When you enable an item in a functional area, the item is assigned to the default (mandatory) category set and default category of the functional area. You can override the category set’s default category. In addition, you can manually assign your item to an unlimited number of category sets. You may optionally assign an item to more than one category within a category set based on the category set definition.

When you assign your item to another organization Oracle Inventory copies Master level category sets, Organization level default category sets, and the associated categories assigned in the Item Master organization. This means that if you manually assign an Organization level category set to the item in the Master organization, Inventory does not copy over that Organization level category set when you assign that item to another organization.
After assigning an item to another organization you can disable the item for one or more functional areas in the new organization. However, Inventory does not remove the corresponding functional area’s default category set. For example, you may have set the value of the Purchased attribute to ”Yes” when you defined the item in the item master organization.

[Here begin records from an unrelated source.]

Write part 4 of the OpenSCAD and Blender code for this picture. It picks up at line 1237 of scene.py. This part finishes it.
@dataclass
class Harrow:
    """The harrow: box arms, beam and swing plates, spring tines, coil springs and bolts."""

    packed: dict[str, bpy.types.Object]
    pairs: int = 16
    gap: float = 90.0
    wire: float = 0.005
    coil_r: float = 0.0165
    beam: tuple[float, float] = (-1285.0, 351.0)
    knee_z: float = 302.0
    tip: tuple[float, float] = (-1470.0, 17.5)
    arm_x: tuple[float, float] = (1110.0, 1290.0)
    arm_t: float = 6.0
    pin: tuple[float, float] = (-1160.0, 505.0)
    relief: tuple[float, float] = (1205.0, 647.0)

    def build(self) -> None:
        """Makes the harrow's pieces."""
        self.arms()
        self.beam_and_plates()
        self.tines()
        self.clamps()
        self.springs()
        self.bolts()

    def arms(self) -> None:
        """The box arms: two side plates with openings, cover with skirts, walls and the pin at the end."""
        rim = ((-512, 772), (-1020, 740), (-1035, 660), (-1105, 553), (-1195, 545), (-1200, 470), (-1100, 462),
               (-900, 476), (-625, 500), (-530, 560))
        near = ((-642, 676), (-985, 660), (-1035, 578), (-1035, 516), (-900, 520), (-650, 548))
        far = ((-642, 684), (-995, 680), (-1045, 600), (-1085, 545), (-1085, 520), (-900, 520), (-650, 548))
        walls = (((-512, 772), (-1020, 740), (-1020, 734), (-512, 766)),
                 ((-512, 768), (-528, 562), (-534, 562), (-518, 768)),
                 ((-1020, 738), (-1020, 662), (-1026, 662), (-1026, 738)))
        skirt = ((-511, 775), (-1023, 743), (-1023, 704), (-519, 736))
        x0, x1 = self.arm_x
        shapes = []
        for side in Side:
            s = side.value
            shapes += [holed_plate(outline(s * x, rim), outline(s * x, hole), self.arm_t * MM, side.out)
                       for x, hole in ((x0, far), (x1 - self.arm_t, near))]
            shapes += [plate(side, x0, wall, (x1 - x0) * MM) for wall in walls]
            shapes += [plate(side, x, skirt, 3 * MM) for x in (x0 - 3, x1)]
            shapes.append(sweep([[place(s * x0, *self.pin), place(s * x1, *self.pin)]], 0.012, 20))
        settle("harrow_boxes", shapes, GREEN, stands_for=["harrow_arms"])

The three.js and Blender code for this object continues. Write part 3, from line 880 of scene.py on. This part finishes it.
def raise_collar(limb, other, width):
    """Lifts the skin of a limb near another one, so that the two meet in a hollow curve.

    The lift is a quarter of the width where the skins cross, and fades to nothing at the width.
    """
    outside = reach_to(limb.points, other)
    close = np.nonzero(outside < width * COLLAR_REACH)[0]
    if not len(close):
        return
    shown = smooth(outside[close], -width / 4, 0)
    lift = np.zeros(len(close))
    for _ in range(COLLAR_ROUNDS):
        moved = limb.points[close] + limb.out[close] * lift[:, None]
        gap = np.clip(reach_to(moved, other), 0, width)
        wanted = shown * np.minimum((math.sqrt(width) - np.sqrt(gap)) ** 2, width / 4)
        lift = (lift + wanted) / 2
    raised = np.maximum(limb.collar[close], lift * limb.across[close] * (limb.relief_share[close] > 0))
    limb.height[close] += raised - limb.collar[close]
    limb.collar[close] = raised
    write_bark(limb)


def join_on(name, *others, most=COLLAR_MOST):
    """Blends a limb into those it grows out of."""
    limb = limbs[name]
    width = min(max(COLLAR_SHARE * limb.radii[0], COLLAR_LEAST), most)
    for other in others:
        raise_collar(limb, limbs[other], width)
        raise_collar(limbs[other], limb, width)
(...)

When you assign this item to another organization Inventory copies over the ”Yes” value of the Purchased attribute and
therefore assigns the default category set of the purchasing functional area. In the new organization you may decide to set the value of the Purchased attribute to ”No.” After you disable the item for the purchasing functional area in the new organization, the item still retains the purchasing default category set. You may manually delete the purchasing category set in the new organization.
If you copy an item from another item with category sets defined at the Organization level, Inventory assigns the new item the default categories of the mandatory category sets, even if the original item did not have the default categories. This is because Inventory copies the values of the item defining attributes and not the category sets and categories themselves.